[Stored rows start]
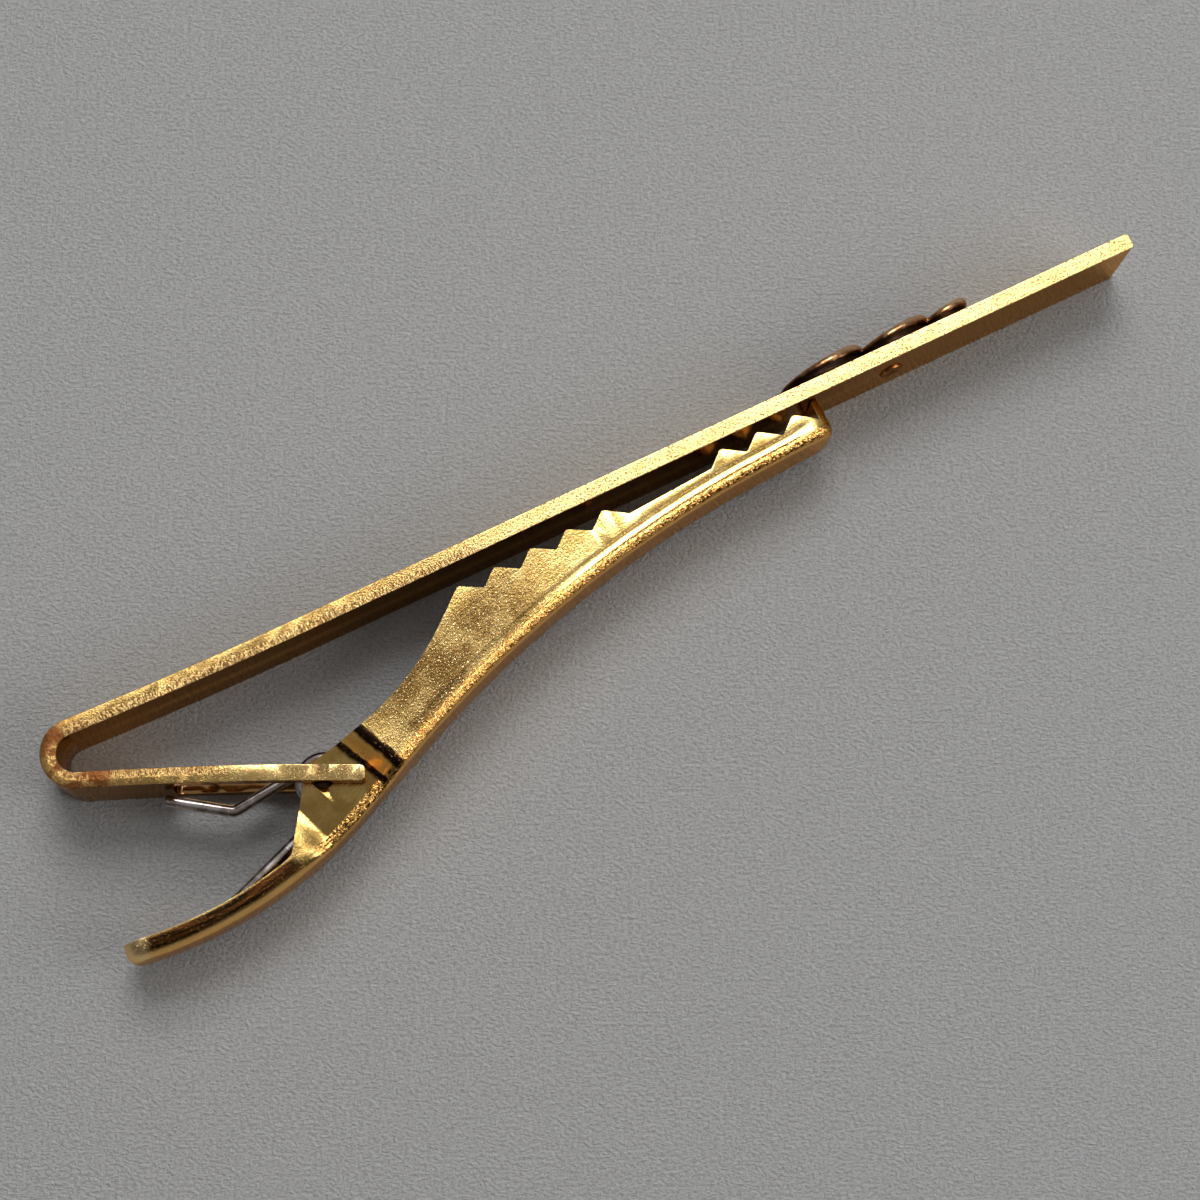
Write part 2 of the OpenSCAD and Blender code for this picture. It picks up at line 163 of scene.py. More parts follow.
def takenUp(blank, weld):
    bm = bmesh.new()
    bm.from_mesh(blank.data)
    bpy.data.objects.remove(blank)
    bmesh.ops.remove_doubles(bm, verts=bm.verts, dist=weld)
    return bm


def sharpEdges(bm, angle):
    found = []
    for edge in bm.edges:
        if len(edge.link_faces) == 2 and edge.calc_face_angle(0) > radians(angle):
            found.append(edge)
    return found


# Blender narrows all bevels of a piece to what its shortest edges allow: to 0.04 or 0.05 mm on the strip,
# and to some 0.0015 mm on the jaw, whose edges stay sharp to the eye
def brokenEdges(bm, edges, width, segments=2):
    bmesh.ops.bevel(bm, geom=edges, offset=width, offset_type="OFFSET", segments=segments, profile=0.5,
                    affect="EDGES", clamp_overlap=True, material=-1)


def slicedAt(bm, point, normal, clearInner=False):  # a cut square to the drawing's plane
    everything = bm.verts[:] + bm.edges[:] + bm.faces[:]
    bmesh.ops.bisect_plane(bm, geom=everything, dist=0.0005, clear_inner=clearInner,
                           plane_co=(point[0], point[1], 0), plane_no=(normal[0], normal[1], 0))


def plainRod(bm, radius, low, high, segments=32):
    bmesh.ops.create_cone(bm, cap_ends=True, segments=segments, radius1=radius, radius2=radius,
                          depth=high - low, matrix=Matrix.Translation((0, 0, (low + high) / 2)))


def sweptTube(bm, path, radii, sides=16, up=Vector((0, 0, 1))):
    ring = None
    for i, (point, radius) in enumerate(zip(path, radii)):
        along = (path[min(i + 1, len(path) - 1)] - path[max(i - 1, 0)]).normalized()
        side = along.cross(up).normalized()
        made = bmesh.ops.create_circle(bm, cap_ends=False, segments=sides, radius=radius)["verts"]
        turn = Matrix((side, along.cross(side), along)).transposed().to_4x4()
        bmesh.ops.transform(bm, matrix=Matrix.Translation(point) @ turn, verts=made)
        loop = list(dict.fromkeys(edge for vert in made for edge in vert.link_edges))
        if ring:
            bmesh.ops.bridge_loops(bm, edges=ring + loop)
        else:
            bmesh.ops.contextual_create(bm, geom=loop)
        ring = loop
    bmesh.ops.contextual_create(bm, geom=ring)


# node tools for the finishes
def link(tree, start, end):
    tree.links.new(start, end)


def nodeAt(tree, kind, **values):
    made = tree.nodes.new(kind)
    for key, value in values.items():
        if key in made.inputs:
            made.inputs[key].default_value = value
        else:
            setattr(made, key, value)
    return made


def newMetal(name, roughness, grazing=(1.0, 1.0, 1.0)):  # grazing: what a slanting view keeps of each colour
    material = bpy.data.materials.new(name)
    material.use_nodes = True
    shader = material.node_tree.nodes["Principled BSDF"]
    shader.inputs["Metallic"].default_value = 1.0
    shader.inputs["Roughness"].default_value = roughness
    shader.inputs["Specular Tint"].default_value = (*grazing, 1.0)
    return material, material.node_tree, shader


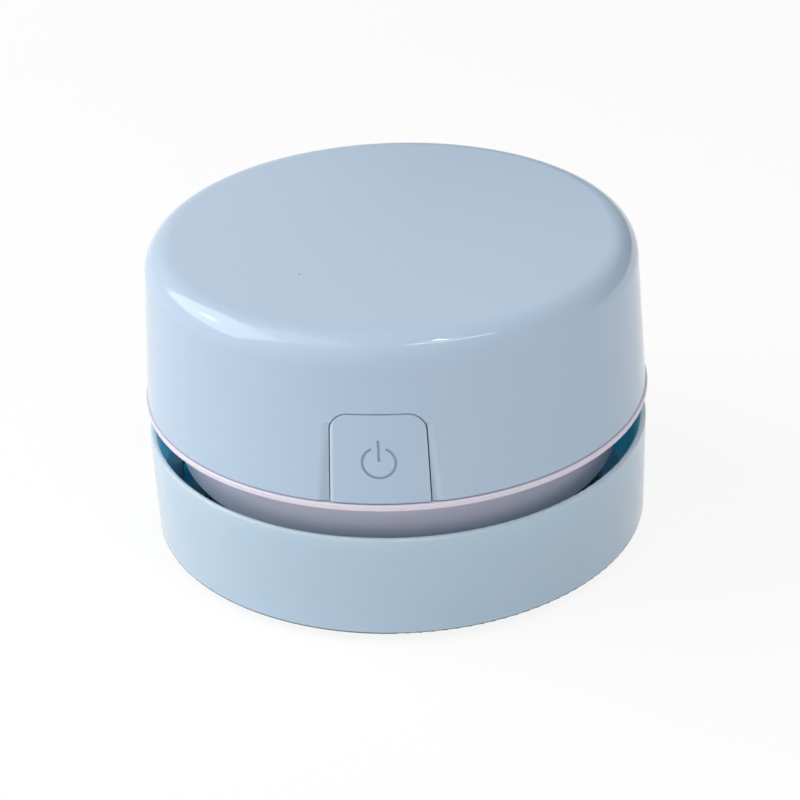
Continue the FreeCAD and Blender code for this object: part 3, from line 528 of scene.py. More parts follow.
def wound_wire(name, colour, pitch):
    """Enamelled wire laid side by side along Z."""
    made, tree, shader, place = new_material(name, Metallic=1.0, Coat_Weight=0.6, Coat_Roughness=0.15)
    at = tree.split(place)
    lay = tree.product(tree.maths("ARCTAN2", at["Y"], at["X"]), COIL_RADIUS / pitch)
    wander = tree.product(tree.noise(place, *WIRE_WANDER), WANDER_REACH)
    wave = tree.maths("SINE", tree.product(tree.maths("ADD", lay, wander), math.pi))
    wire = tree.maths("ABSOLUTE", wave)
    shown = tree.mix(tree.span(wire, *WIRE_SHADE), ENAMEL_SHADOW, opaque(colour))
    lay_surface(tree, shader, shown, tree.span(wire, *WIRE_ROUGHNESS), tree.product(wire, WIRE_HEIGHT))
    return made


# ---- meshes ----

def new_object(name, content):
    made = bpy.data.objects.new(name, content)
    bpy.context.scene.collection.objects.link(made)
    return made


def new_piece(name, mesh_maker, *materials):
    """An object whose mesh a function fills through bmesh, with flat or smooth faces as it says."""
    mesh = bpy.data.meshes.new(name)
    work = bmesh.new()
    mesh_maker(work)
    work.to_mesh(mesh)
    work.free()
    for material in materials:
        mesh.materials.append(material)
    return new_object(name, mesh)


def heading(turn):
    """The level direction at this angle from X towards Y."""
    return Vector((math.cos(turn), math.sin(turn), 0.0))


def add_ring(work, middle, radius, sides):
    return [work.verts.new(middle + heading(2 * math.pi * index / sides) * radius) for index in range(sides)]


def bridge(work, first, second, material=0):
    """Smooth faces between two rings, of which one may be a single point taken many times."""
    count = len(first)
    for index in range(count):
        after = (index + 1) % count
        corners = (first[index], first[after], second[after], second[index])
        face = work.faces.new(list(dict.fromkeys(corners)))
        face.material_index = material
        face.smooth = True


def lathe(work, profile, sides):
    """Turn (radius, height, finish of the face below) points about Z. A point of no radius closes an end."""
    rings = []
    for radius, height, _ in profile:
        middle = Vector((0.0, 0.0, height))
        rings.append(add_ring(work, middle, radius, sides) if radius else [work.verts.new(middle)] * sides)
    for first, second, point in zip(rings, rings[1:], profile[1:]):
        bridge(work, first, second, point[2])


def rides(made, body, slot_name, *nodes):
    """Tie a new piece to its body and hide the CAD nodes that it stands for; the finish's name is not used.
    """
    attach(made, body)
    if nodes:
        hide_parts(*nodes)


def dress(names, material):
    for name in names:
        for slot in NODES[name].material_slots:
            slot.material = material


# ---- operators ----

class Step:
    """What the operators share."""

    bl_options = {"REGISTER", "UNDO"}


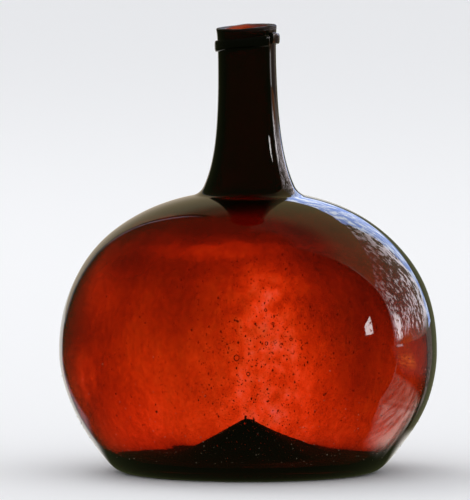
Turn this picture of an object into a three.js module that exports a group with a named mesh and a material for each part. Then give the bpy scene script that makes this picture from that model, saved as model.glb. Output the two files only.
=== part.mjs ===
// A free-blown glass bottle: a wide squat globe with a long neck, a glass string laid round the
// neck just below the lip, and a base pushed up into a cone that carries the pontil scar.
// Lengths are in millimetres. +Z is up, and the origin is the centre of the foot, on the table.
import * as THREE from "three";

// The globe: two half superellipses that meet at its widest ring
const BODY_RADIUS = 94.5;
const WIDEST_HEIGHT = 60;
const SHOULDER_RISE = 80.9;
const SHOULDER_FULLNESS = 2.2;
const BELLY_DROP = 85;
const BELLY_FULLNESS = 1.88;

// The foot ring that it stands on, and the heel that rolls down to it
const FOOT_INSET = 34.5;
const FOOT_WIDTH = 5;
const HEEL_HEIGHT = 15;
const HEEL_LEAN = 9;
const HEEL_ROLL = 7.5;

// The cone pushed up into the base, measured on its underside
const KICK_HEIGHT = 20.5;
const KICK_SPRING = 14;
const KICK_TIP = 11;

// The neck, which flares into the shoulder and again, a little, at the lip
const NECK_LENGTH = 82;
const NECK_RADIUS = 14.2;
const NECK_FLARE = 9.5;
const NECK_FLARE_REACH = 19;
const NECK_FILLET = 4;
const LIP_FLARE = 0.9;
const LIP_FLARE_REACH = 7;
const LIP_ROUND = 0.9;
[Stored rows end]
What to work on.
Search the records for the word "into", then list every line that has it.

Response to the task.
Turn this picture of an object into a three.js module that exports a group with a named mesh and a material for each part. Then give the bpy scene script that makes this picture from that model, saved as model.glb. Output the two files only.
// neck just below the lip, and a base pushed up into a cone that carries the pontil scar.
// The cone pushed up into the base, measured on its underside
// The neck, which flares into the shoulder and again, a little, at the lip